Yes we do eventually delete our emails and dump info into trash cans where we can hold on to personal letters forever!
Thanks for sharing your thoughts! Your post is food for thought!
Your delightful comments are a tonic to me. How uplifting and generous. Thank you for your kindness.
Michael,
What a beautiful post! That was a great analogy about emil being like a hot dog and a letter like a home-cooked meal. Sadly, we have gotten away from letters. My grandmother would have never thought about sending an email – ever. Our family are not big letter writers either, which is shame, but the older folks do still send out birthday and Christmas cards.
You’re a wonderful writer.
Sunni
http://sunni-survivinglife.blogspot.com/
Thank you, Sunni, for your generous compliment. I think we all had those grandmothers.
By the way, I’m commenting as Bel because that’s my WordPress blog, but I also blog at http://excusemewhileinotethatdown.blogspot.com – which is what I would call my ‘proper’ blog!

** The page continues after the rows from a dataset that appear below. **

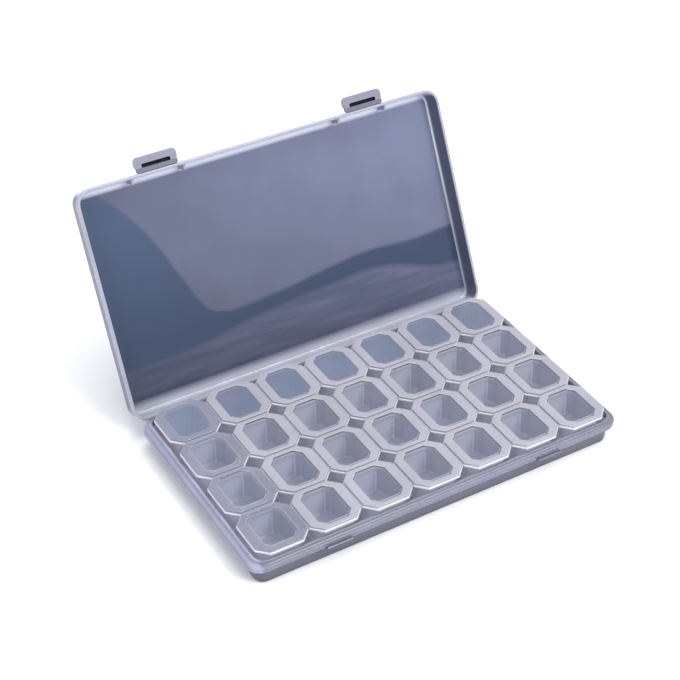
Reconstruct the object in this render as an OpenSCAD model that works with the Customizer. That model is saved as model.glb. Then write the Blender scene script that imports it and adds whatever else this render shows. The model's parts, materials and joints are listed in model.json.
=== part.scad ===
// Parts sorting tray: a shallow clear tray with a hinged main lid, two latch tabs,
// seven lift-out strips of four cups each, and a small hinged lid on every cup.
// X runs along the strips' row, +Y points to the hinge side, Z is up, and the
// origin is the centre of the tray's underside.

/* [Cups] */
// distance between neighbouring strips, along X
pitch_x = 23.6; // [20:0.1:28]
// distance between neighbouring cups of a strip, along Y
pitch_y = 24; // [20:0.1:28]
// height of a strip, from its underside to the top of its deck
strip_h = 13.8; // [13.4:0.1:18]
// how far the corners of the deck are cut back, which makes the notches between cups
notch = 4.5; // [3:0.1:5]
// thickness of a cup's wall and floor
cup_wall = 0.9; // [0.7:0.1:1.2]
// thickness of a cup lid, raised border included
cup_lid_t = 1; // [0.8:0.1:1.4]

/* [Tray] */
// thickness of the tray and of the main lid
shell = 1.2; // [1:0.1:1.5]
// height of the rim that the main lid closes on
rim_z = 10.6; // [9.6:0.1:11.4]
// how far the rim stands out beyond the end walls
rim_out_x = 2.6; // [2:0.1:4]
// how far the rim stands out beyond the front and back walls
rim_out_y = 1.4; // [1.2:0.1:1.8]

/* [Main lid] */
// height of the main lid above the rim
lid_h = 9.5; // [8.5:0.1:14]
// how far the main lid is turned up from closed
open_angle = 116.5; // [0:0.5:135]

/* [Latches] */
// width of a latch tab
latch_w = 19.6; // [14:0.1:24]
// distance from the middle of the lid to the middle of a latch tab
latch_x = 49.5; // [40:0.5:55]

/* [Hidden] */
columns = 7;
rows = 4;
gap = 0.2;
over = 1;
round_fn = 48;

strip_w = pitch_x - gap;
strip_z = shell;
deck_z = strip_z + strip_h;
deck_t = 1;
cup_x = strip_w - 5;
cup_y = pitch_y - 2.6;
cup_cut = notch - 0.9;

// the decks fit between the tray's end walls and reach over its front and back walls
end_gap = 0.4;
cup_gap = 0.5;
inner_x = columns * pitch_x + 2 * end_gap;
inner_y = (rows - 1) * pitch_y + cup_y + 2 * cup_gap;
inner_r = 4;
body_x = inner_x + 2 * shell;
body_y = inner_y + 2 * shell;
body_r = inner_r + shell;
rim_x = body_x + 2 * rim_out_x;
rim_y = body_y + 2 * rim_out_y;
rim_r = 6.5;
lip_h = 2.6;
rib_h = 1.8;

// small lid of one cup
plate_x = strip_w - 1;
plate_y = pitch_y - 0.8;
plate_cut = notch - 0.3;
border_x = 3.2;
border_y = 1.5;
border_h = 0.2;
window_cut = 3;
plug_gap = 0.3;
plug_x = cup_x - 2 * cup_wall - 2 * plug_gap;
plug_y = cup_y - 2 * cup_wall - 2 * plug_gap;
plug_cut = inset_cut(cup_cut, cup_wall + plug_gap);
plug_t = 0.8;
plug_h = 1.4;
bead_r = 0.28;
cup_hinge_x = plate_x / 2 + 0.2;
cup_hinge_z = deck_z + 0.3;
cup_hinge_l = plate_y - 2 * plate_cut;

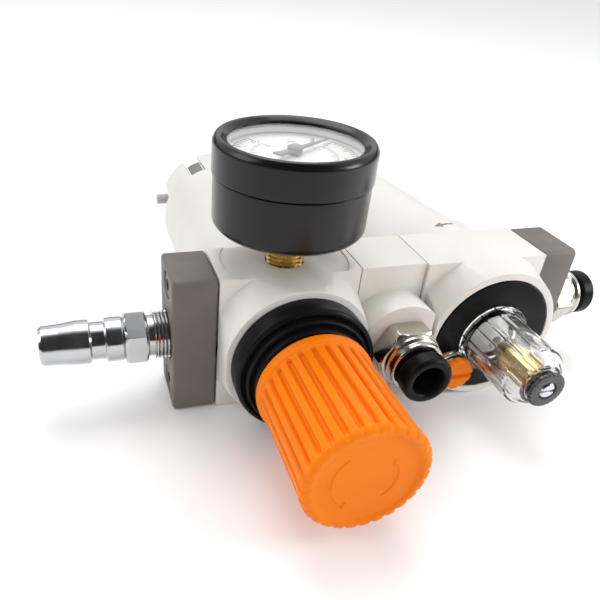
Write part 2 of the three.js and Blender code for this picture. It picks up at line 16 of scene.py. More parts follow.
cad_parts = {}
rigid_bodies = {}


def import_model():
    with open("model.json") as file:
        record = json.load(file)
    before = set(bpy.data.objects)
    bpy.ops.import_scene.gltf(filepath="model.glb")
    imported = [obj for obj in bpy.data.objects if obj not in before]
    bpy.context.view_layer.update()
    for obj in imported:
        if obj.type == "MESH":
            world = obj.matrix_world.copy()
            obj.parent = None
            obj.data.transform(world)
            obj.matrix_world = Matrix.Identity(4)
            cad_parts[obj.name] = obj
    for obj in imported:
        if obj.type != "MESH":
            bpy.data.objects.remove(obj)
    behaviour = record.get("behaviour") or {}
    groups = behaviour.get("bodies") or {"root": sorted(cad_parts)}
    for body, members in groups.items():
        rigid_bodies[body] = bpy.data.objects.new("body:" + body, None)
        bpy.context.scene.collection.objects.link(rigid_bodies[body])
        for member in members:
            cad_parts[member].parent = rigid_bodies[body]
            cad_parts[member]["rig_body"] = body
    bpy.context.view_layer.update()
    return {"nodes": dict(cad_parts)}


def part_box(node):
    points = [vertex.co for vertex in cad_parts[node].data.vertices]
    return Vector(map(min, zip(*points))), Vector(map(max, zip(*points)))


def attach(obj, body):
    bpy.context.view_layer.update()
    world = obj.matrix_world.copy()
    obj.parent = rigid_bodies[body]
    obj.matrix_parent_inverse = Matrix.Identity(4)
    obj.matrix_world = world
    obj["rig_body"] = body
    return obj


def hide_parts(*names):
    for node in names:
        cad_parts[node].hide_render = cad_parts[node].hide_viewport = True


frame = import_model()
MM = 0.001
TAU = 2 * math.pi


def middle(node):
    """The centre of a node's box, in millimetres."""
    low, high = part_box(node)
    return np.array((low + high) / 2) / MM


def span(node, axis):
    """A node's lowest and highest station along an axis, in millimetres."""
    low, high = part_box(node)
    k = "xyz".index(axis)
    return low[k] / MM, high[k] / MM


AXIS_Z = middle("adjusting_knob")[2]
FILTER_X = middle("adjusting_knob")[0]
TAKEOFF_X = middle("takeoff_release_collar")[0]
LUBE_X = middle("lubricator_cover")[0]

# %% [markdown]
# ## Camera, floor and light
# The camera looks down on the knob's side from the left, close enough for strong perspective. The floor
# and the surroundings are nearly white, as on a light table. Bright metal needs something dark to
# mirror, so glossy rays see a studio with a grey horizon and two soft windows, and no other ray does.

# %% camera
CAMERA = {"place": (-52.7, -138.9, 114.3), "yaw": 18.21, "pitch": 33.76, "roll": -4.23}
LENS, SENSOR = 37.776, 36.0
SHIFT = (0.0779, 0.05665)


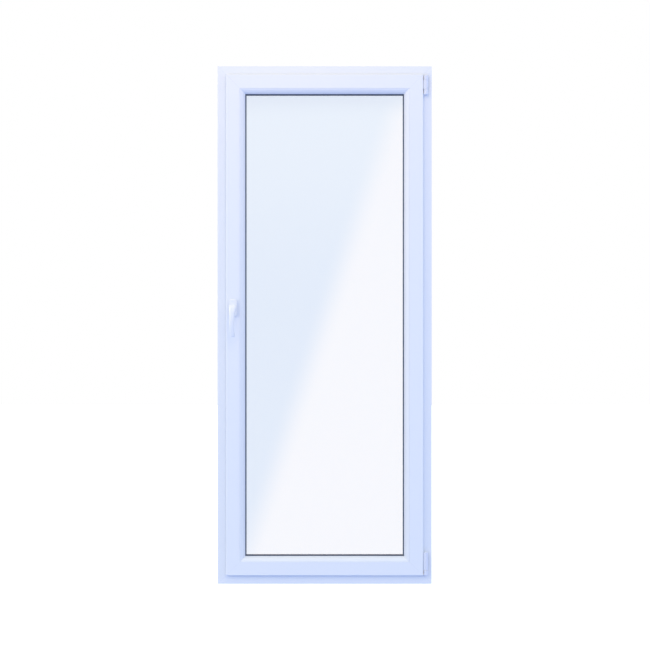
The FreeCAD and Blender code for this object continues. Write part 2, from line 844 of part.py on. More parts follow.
def corner_drive(side_a, side_b, notch):
    """An angle that leads the drive strips round one corner of the sash."""
    parts = []
    for side in (side_a, side_b):
        low, high = leg_span(side, side_b if side == side_a else side_a)
        parts.append(plate_box(side, low, high))
        parts.append(side_box(side, SASH_INSET, PLATE_IN, 27.0, -30.9, -19.1, low, high))
    body = join(parts)
    if notch:
        body = body.cut(box(371.0, 400.0, -34.0, -16.0, 50.0, 56.2))
    return body


def leg_span(side, other):
    """Where a corner drive's leg starts and ends along its side."""
    edge = SASH_INSET + SASH_REBATE
    if side in ("sill", "head"):
        corner = FRAME_W / 2 - edge
        if other == "lock":
            return -corner, -corner + CORNER_LEG
        return corner - CORNER_LEG, corner
    if other == "sill":
        return edge, edge + CORNER_LEG
    return FRAME_H - edge - CORNER_LEG, FRAME_H - edge


def corner_drives():
    return group([
        corner_drive("lock", "head", False),
        corner_drive("lock", "sill", False),
        corner_drive("hinge", "sill", True),
    ])


# ---- handle ----

def rosette_outline(half_w, half_h):
    return outline((
        (HANDLE_X - half_w, HANDLE_Z - half_h, half_w - 4),
        (HANDLE_X + half_w, HANDLE_Z - half_h, half_w - 4),
        (HANDLE_X + half_w, HANDLE_Z + half_h, half_w - 4),
        (HANDLE_X - half_w, HANDLE_Z + half_h, half_w - 4),
    ))


def plate_from(wire, y0, y1):
    """A flat plate between two depths from a wire drawn at depth zero."""
    body = Part.Face(wire).extrude(vec(0, y1 - y0, 0))
    body.translate(vec(0, y0, 0))
    return body


def handle_base():
    """The fixed base screwed through the sash into the gearbox."""
    body = plate_from(rosette_outline(15.5, 34.5), -55.4, SASH_FRONT)
    cuts = [rod(10.3, handle_point(-60), handle_point(-50))]
    for dz in (-21.5, 21.5):
        at = HANDLE_Z + dz
        cuts.append(cone(5.1, 2.8, vec(HANDLE_X, -55.5, at), vec(HANDLE_X, -52.6, at)))
        cuts.append(rod(2.8, vec(HANDLE_X, -56, at), vec(HANDLE_X, -50, at)))
    return body.cut(cuts)


def handle_cover():
    """The cover plate that swings aside to uncover the two screws."""
    body = plate_from(rosette_outline(17.0, 36.0), -60.6, -55.7)
    body = body.makeFillet(2.2, [e for e in body.Edges if edge_at_y(e, -60.6)])
    return body.cut(rod(10.35, handle_point(-70), handle_point(-50)))


def handle_screws():
    screws = []
    for dz in (-21.5, 21.5):
        at = HANDLE_Z + dz
        head = cone(4.7, 2.5, vec(HANDLE_X, -55.3, at), vec(HANDLE_X, -52.7, at))
        shank = rod(2.5, vec(HANDLE_X, -52.7, at), vec(HANDLE_X, -20.0, at))
        drive = rod(1.4, vec(HANDLE_X, -55.4, at), vec(HANDLE_X, -53.9, at))
        screws.append(join([head, shank]).cut(drive))
    return group(screws)


def detent_plate():
    """The notched ring in the base that gives the handle its quarter-turn stops."""
    ring = rod(9.9, handle_point(-52.6), handle_point(-51.0))
    cuts = [rod(6.2, handle_point(-54), handle_point(-50))]
    for quarter in range(4):
        angle = math.radians(45 + 90 * quarter)
        x = HANDLE_X + 9.9 * math.cos(angle)
        z = HANDLE_Z + 9.9 * math.sin(angle)
        cuts.append(rod(1.2, vec(x, -54, z), vec(x, -50, z)))
    return ring.cut(cuts)


def lever_section(drop, shift, half_width, front, back):
    """A level, rounded cross-section of the grip at a drop below the handle's axis."""
    x = HANDLE_X + shift
    corner = (back - front) * 0.4
    wire = outline((
        (x - half_width, front, corner),
        (x + half_width, front, corner),
        (x + half_width, back, corner),
        (x - half_width, back, corner),
    ))
    wire.rotate(vec(0, 0, 0), vec(1, 0, 0), -90)
    wire.translate(vec(0, 0, HANDLE_Z - drop))
    return wire


def handle_lever():
    """The cranked lever: a collar, a neck and an arched grip that narrows to its tip."""
    grip = Part.makeLoft([lever_section(*row) for row in LEVER_SECTIONS], True, False)
    neck = cone(11.2, 10.4, handle_point(-90.5), handle_point(-62.0))
    collar = rod(10.0, handle_point(-62.5), handle_point(-53.0))
    body = join([grip, neck, collar])
    return body.cut(square_bar(3.55, -88, -50))


def handle_spindle():
    return square_bar(3.5, -86.0, -19.5)


# ---- output ----

def frame_nodes():
    return {
        "frame_sill": frame_member("sill"),
        "frame_head": frame_member("head"),
        "frame_jamb_lock": frame_member("lock"),
        "frame_jamb_hinge": frame_member("hinge"),
        "frame_reinforcement": frame_steel(),
        "frame_seal": group(mitred_ring(FRAME_SEAL, 0.0)),
        "lock_keeps": group([keep(side, at) for side, at in keep_places()]),
        "tilt_keep": tilt_keep(),
        "keep_screws": keep_screws(),
        "drain_caps": drain_caps(),
        "corner_bearing": corner_bearing(),
        "corner_bearing_cover": hinge_cover(36.2, 57.6, True, False),
        "stay_bearing": stay_bearing(),
        "stay_bearing_cover": group([
            hinge_cover(2116.4, 2136.0, False, True),
            hinge_cover(2054.0, 2076.6, True, False),
        ]),
        "stay_pin": stay_pin(),
        "bearing_screws": bearing_screws(),
    }


def hinge_nodes():
    return {
        "corner_band": corner_band(),
        "corner_band_cover": winged_cover(58.8, 134.0, False, True),
        "stay_arm": stay_arm(),
        "stay_arm_cover": winged_cover(2077.4, 2115.6, False, False),
        "stay_slide_pin": stay_slide_pin(),
    }


def sash_nodes():
    beads = {
        "bead_" + name: mitred(BEAD_SECTION, BEAD_CHAMBERS, side, SASH_INSET)
        for name, side in (
            ("bottom", "sill"), ("top", "head"), ("lock_side", "lock"), ("hinge_side", "hinge"),
        )
    }
    nodes = {
        "sash_bottom_rail": sash_member("sill"),
        "sash_top_rail": sash_member("head"),
        "sash_lock_stile": sash_member("lock"),
        "sash_hinge_stile": sash_member("hinge"),
        "sash_reinforcement": sash_steel(),
        "sash_seal": sash_seal(),
        "bead_gasket": group(mitred_ring(BEAD_GASKET, SASH_INSET)),
        "outer_gasket": group(mitred_ring(OUTER_GASKET, SASH_INSET)),
        "inner_pane": pane(GLASS_FRONT, GLASS_FRONT + PANE),
        "outer_pane": pane(GLASS_FRONT + PANE + CAVITY, GLASS_FRONT + 2 * PANE + CAVITY),
        "spacer_bar": group(mitred_ring(SPACER, SASH_INSET)),
        "edge_sealant": group(mitred_ring(SEALANT, SASH_INSET)),
        "setting_blocks": setting_blocks(),
    }
    nodes.update(beads)
    return nodes


def hardware_nodes():
    return {
        "faceplates": faceplates(),
        "faceplate_screws": faceplate_screws(),
        "corner_drives": corner_drives(),
        "tilt_bush": tilt_bush(),
        "gearbox_case": gearbox_case(),
        "drive_pinion": drive_pinion(),
        "drive_strip_lock": lock_strip(),
        "drive_strip_top": strip("head", -297.0, -20.0, TOP_SCREWS),
        "drive_strip_bottom": strip("sill", -320.0, 295.0, BOTTOM_SCREWS),
        "drive_strip_hinge": strip("hinge", 126.0, 1540.0, HINGE_SCREWS),
        "cams_lock": group([cam("lock", z) for z in LOCK_CAMS]),
        "cams_top": group([cam("head", x) for x in TOP_CAMS]),
        "cams_bottom": group([cam("sill", x) for x in BOTTOM_CAMS]),
        "cams_hinge": group([cam("hinge", z) for z in HINGE_CAMS]),
    }


def handle_nodes():
    return {
        "handle_base": handle_base(),
        "handle_cover": handle_cover(),
        "handle_screws": handle_screws(),
        "detent_plate": detent_plate(),
        "handle_lever": handle_lever(),
        "handle_spindle": handle_spindle(),
    }


def main():
    os.makedirs("parts", exist_ok=True)
    nodes = {}
    for make in (frame_nodes, hinge_nodes, sash_nodes, hardware_nodes, handle_nodes):
        nodes.update(make())
    for name, shape in nodes.items():
        shape.exportStep("parts/" + name + ".step")


main()
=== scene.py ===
import json
import math

import bmesh
import bpy
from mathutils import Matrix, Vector


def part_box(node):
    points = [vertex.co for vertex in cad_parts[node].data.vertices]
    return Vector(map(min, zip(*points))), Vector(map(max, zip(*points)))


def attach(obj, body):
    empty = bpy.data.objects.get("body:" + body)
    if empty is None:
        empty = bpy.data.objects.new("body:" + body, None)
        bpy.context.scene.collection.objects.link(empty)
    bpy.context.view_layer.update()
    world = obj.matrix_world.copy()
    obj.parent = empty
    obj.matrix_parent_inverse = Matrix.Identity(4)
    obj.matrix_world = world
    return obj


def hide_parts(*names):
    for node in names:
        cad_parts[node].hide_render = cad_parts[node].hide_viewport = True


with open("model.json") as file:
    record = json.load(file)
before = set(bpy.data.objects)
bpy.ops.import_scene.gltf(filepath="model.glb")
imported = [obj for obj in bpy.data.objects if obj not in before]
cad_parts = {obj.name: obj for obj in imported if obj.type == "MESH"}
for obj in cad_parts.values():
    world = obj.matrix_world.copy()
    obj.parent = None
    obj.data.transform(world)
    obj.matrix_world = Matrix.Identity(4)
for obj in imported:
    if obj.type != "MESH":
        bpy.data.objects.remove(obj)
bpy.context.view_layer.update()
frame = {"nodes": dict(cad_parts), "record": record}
NODES = frame["nodes"]
MM = 0.001

# ---------------------------------------------------------------- where things are
FRAME_LOW, FRAME_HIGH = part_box("frame_jamb_lock")
MIDDLE_Z = (FRAME_LOW[2] + FRAME_HIGH[2]) / 2
FACE_Y = FRAME_LOW[1]
FRAME_WIDTH = -2 * FRAME_LOW[0]
FRAME_HEIGHT = FRAME_HIGH[2]
SPINDLE_LOW, SPINDLE_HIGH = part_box("handle_spindle")
HANDLE_X = (SPINDLE_LOW[0] + SPINDLE_HIGH[0]) / 2
HANDLE_Z = (SPINDLE_LOW[2] + SPINDLE_HIGH[2]) / 2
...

I used to love being given stationery for Christmas or birthdays – pretty notelets and envelopes, thick coloured sheets from Paperchase with mis-matched envelopes – I miss all that! Emails are so instant and cost nothing – whereas the Post Office keeps on putting up the price of those stamps… but as you’ve pointed out, letters and cards can be kept and can say so much more because they are infinitely more personal. I don’t like to think of a future where my kids or grandkids (eventually!) don’t have a sample of my handwriting in a letter. I’m off to buy some stationery this afternoon. Lovely about your daughter, too. And the cards were a wonderful idea 🙂
Bel, your comments are so sweet. So happy my post inspired you. Postage will always rise, but we use stamps so rarely now the expense ends up being insignificant. What’s it worth to you and your children, after all, to have a letter sent? Think of the stamp as wrapping paper. Thank you so much for stopping by. So nice to meet you.